** What the task asks **
Write out the listing in full, matching it word for word.

** Supplied information **
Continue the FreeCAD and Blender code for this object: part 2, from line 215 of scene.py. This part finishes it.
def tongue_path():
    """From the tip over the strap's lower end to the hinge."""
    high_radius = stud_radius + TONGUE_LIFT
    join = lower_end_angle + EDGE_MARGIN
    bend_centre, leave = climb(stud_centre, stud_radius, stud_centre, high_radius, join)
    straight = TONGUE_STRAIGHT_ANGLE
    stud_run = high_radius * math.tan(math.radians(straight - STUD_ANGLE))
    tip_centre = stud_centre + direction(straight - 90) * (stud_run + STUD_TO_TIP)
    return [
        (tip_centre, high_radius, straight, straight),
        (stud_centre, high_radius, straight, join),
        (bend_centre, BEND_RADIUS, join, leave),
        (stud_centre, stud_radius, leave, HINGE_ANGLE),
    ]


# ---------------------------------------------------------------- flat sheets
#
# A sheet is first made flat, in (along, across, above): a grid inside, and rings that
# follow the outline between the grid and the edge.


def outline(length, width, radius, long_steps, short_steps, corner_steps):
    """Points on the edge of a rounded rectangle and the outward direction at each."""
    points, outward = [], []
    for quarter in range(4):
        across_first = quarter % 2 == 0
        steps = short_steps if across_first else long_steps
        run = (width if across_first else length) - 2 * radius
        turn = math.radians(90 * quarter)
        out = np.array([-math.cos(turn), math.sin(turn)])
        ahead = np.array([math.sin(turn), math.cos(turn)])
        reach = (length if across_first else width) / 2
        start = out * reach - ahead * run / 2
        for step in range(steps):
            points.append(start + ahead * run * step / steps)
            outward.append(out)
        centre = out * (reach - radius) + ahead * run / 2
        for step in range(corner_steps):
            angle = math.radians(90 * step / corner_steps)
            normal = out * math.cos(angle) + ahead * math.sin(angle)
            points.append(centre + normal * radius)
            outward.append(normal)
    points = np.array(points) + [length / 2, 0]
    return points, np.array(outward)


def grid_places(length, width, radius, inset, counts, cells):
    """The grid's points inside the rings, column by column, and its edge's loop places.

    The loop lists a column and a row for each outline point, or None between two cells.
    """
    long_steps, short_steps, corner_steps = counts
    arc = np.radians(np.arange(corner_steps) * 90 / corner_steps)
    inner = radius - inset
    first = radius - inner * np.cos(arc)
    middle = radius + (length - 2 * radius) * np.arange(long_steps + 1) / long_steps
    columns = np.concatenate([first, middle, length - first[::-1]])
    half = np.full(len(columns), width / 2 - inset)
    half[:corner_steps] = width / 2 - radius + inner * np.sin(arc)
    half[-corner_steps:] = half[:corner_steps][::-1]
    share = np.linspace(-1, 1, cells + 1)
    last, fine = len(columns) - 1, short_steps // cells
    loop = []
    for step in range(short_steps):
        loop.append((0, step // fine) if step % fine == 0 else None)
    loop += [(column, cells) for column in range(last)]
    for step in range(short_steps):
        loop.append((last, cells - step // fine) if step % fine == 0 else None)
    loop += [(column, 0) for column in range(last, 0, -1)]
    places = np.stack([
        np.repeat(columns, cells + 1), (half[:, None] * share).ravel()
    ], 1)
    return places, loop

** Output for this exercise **
Continue the FreeCAD and Blender code for this object: part 2, from line 215 of scene.py. This part finishes it.
def tongue_path():
    """From the tip over the strap's lower end to the hinge."""
    high_radius = stud_radius + TONGUE_LIFT
    join = lower_end_angle + EDGE_MARGIN
    bend_centre, leave = climb(stud_centre, stud_radius, stud_centre, high_radius, join)
    straight = TONGUE_STRAIGHT_ANGLE
    stud_run = high_radius * math.tan(math.radians(straight - STUD_ANGLE))
    tip_centre = stud_centre + direction(straight - 90) * (stud_run + STUD_TO_TIP)
    return [
        (tip_centre, high_radius, straight, straight),
        (stud_centre, high_radius, straight, join),
        (bend_centre, BEND_RADIUS, join, leave),
        (stud_centre, stud_radius, leave, HINGE_ANGLE),
    ]


# ---------------------------------------------------------------- flat sheets
#
# A sheet is first made flat, in (along, across, above): a grid inside, and rings that
# follow the outline between the grid and the edge.


def outline(length, width, radius, long_steps, short_steps, corner_steps):
    """Points on the edge of a rounded rectangle and the outward direction at each."""
    points, outward = [], []
    for quarter in range(4):
        across_first = quarter % 2 == 0
        steps = short_steps if across_first else long_steps
        run = (width if across_first else length) - 2 * radius
        turn = math.radians(90 * quarter)
        out = np.array([-math.cos(turn), math.sin(turn)])
        ahead = np.array([math.sin(turn), math.cos(turn)])
        reach = (length if across_first else width) / 2
        start = out * reach - ahead * run / 2
        for step in range(steps):
            points.append(start + ahead * run * step / steps)
            outward.append(out)
        centre = out * (reach - radius) + ahead * run / 2
        for step in range(corner_steps):
            angle = math.radians(90 * step / corner_steps)
            normal = out * math.cos(angle) + ahead * math.sin(angle)
            points.append(centre + normal * radius)
            outward.append(normal)
    points = np.array(points) + [length / 2, 0]
    return points, np.array(outward)


def grid_places(length, width, radius, inset, counts, cells):
    """The grid's points inside the rings, column by column, and its edge's loop places.

    The loop lists a column and a row for each outline point, or None between two cells.
    """
    long_steps, short_steps, corner_steps = counts
    arc = np.radians(np.arange(corner_steps) * 90 / corner_steps)
    inner = radius - inset
    first = radius - inner * np.cos(arc)
    middle = radius + (length - 2 * radius) * np.arange(long_steps + 1) / long_steps
    columns = np.concatenate([first, middle, length - first[::-1]])
    half = np.full(len(columns), width / 2 - inset)
    half[:corner_steps] = width / 2 - radius + inner * np.sin(arc)
    half[-corner_steps:] = half[:corner_steps][::-1]
    share = np.linspace(-1, 1, cells + 1)
    last, fine = len(columns) - 1, short_steps // cells
    loop = []
    for step in range(short_steps):
        loop.append((0, step // fine) if step % fine == 0 else None)
    loop += [(column, cells) for column in range(last)]
    for step in range(short_steps):
        loop.append((last, cells - step // fine) if step % fine == 0 else None)
    loop += [(column, 0) for column in range(last, 0, -1)]
    places = np.stack([
        np.repeat(columns, cells + 1), (half[:, None] * share).ravel()
    ], 1)
    return places, loop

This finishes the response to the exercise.